Stated task >> Pick out the lines below that include the string "Metres".

Data entries >>
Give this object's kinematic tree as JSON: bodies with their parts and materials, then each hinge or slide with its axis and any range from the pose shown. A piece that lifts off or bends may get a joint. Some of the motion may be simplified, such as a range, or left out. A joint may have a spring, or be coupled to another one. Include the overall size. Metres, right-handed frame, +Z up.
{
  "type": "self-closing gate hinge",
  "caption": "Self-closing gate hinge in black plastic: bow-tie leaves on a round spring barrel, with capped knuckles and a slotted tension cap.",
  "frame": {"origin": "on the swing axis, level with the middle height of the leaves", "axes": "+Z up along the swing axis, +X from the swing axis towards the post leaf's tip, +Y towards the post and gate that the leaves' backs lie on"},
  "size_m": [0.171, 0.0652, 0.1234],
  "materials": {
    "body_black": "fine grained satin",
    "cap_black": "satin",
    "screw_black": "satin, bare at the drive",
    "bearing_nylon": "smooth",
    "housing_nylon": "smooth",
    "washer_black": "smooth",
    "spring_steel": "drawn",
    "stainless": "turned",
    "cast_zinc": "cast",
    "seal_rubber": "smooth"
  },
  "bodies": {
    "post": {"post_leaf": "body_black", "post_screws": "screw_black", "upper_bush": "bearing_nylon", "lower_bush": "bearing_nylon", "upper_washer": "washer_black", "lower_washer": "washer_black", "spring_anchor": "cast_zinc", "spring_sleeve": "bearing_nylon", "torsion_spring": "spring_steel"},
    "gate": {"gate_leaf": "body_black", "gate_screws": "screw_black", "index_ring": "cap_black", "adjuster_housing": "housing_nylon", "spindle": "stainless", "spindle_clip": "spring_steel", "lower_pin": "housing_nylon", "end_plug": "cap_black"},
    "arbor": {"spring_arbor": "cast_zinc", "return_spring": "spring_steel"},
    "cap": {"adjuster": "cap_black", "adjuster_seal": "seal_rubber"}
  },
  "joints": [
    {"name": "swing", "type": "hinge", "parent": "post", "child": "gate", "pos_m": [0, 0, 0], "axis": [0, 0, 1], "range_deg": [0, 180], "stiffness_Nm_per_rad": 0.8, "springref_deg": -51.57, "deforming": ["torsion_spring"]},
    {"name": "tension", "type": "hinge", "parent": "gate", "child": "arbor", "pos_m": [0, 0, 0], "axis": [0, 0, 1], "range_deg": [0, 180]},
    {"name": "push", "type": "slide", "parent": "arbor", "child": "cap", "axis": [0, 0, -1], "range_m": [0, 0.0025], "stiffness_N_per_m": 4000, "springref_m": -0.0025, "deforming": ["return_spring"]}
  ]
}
* * *
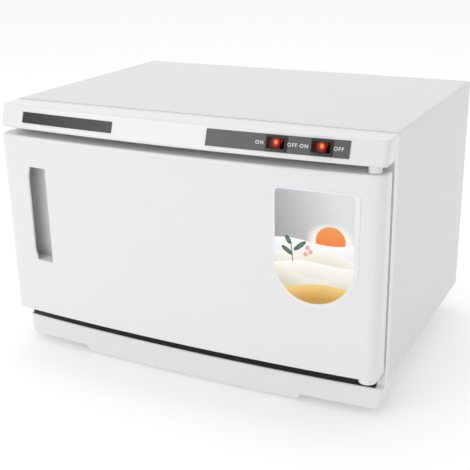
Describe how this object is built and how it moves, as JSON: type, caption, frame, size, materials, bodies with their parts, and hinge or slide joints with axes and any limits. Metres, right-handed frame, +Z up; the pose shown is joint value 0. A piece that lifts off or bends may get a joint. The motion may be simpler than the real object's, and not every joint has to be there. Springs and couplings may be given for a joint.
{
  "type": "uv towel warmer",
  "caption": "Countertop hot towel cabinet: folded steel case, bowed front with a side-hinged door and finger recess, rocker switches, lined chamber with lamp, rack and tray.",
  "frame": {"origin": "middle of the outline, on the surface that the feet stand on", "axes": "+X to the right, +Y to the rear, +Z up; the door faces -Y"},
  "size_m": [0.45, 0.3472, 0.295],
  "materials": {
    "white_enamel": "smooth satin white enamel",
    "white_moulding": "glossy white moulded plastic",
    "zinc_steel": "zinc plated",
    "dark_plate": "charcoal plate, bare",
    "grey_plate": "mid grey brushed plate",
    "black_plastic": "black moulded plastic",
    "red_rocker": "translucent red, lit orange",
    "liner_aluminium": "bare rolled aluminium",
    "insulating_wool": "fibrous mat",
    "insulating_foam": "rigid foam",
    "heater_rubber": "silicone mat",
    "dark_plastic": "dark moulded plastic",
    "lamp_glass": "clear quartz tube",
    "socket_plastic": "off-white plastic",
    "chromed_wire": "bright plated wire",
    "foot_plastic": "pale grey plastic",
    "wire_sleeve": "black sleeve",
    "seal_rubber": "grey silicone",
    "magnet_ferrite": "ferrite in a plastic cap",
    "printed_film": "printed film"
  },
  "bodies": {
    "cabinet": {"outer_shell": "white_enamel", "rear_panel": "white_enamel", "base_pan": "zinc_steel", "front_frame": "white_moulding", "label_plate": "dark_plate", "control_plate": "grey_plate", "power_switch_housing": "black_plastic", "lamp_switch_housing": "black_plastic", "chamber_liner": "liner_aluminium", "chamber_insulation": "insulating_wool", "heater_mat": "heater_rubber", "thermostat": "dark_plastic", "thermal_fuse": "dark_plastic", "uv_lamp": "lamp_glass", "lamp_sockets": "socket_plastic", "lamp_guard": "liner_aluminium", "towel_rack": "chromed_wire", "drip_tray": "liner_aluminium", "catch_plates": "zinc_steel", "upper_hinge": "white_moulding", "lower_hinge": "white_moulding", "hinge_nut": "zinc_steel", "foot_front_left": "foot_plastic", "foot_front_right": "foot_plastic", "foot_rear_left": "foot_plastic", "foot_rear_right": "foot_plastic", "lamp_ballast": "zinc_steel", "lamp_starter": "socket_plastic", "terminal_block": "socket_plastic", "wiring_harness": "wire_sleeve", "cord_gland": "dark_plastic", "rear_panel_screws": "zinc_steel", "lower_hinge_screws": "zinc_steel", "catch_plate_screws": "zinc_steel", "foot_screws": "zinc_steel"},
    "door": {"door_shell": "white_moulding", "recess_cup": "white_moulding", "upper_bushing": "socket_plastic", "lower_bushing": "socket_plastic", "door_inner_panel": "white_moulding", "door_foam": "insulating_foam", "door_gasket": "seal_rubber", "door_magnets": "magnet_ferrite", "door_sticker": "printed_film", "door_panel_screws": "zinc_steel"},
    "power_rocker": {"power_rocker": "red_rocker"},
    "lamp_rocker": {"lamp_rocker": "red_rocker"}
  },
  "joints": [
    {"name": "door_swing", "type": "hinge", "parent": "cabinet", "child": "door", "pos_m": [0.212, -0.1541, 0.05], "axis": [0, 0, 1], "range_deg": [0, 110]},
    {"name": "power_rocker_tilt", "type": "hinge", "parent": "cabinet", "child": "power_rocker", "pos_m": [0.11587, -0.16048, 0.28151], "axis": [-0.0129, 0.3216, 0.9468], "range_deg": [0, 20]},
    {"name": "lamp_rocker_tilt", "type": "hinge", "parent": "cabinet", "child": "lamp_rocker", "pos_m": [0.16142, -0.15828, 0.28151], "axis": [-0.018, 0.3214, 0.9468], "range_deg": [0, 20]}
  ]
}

Right answer >>
Give this object's kinematic tree as JSON: bodies with their parts and materials, then each hinge or slide with its axis and any range from the pose shown. A piece that lifts off or bends may get a joint. Some of the motion may be simplified, such as a range, or left out. A joint may have a spring, or be coupled to another one. Include the overall size. Metres, right-handed frame, +Z up.
Describe how this object is built and how it moves, as JSON: type, caption, frame, size, materials, bodies with their parts, and hinge or slide joints with axes and any limits. Metres, right-handed frame, +Z up; the pose shown is joint value 0. A piece that lifts off or bends may get a joint. The motion may be simpler than the real object's, and not every joint has to be there. Springs and couplings may be given for a joint.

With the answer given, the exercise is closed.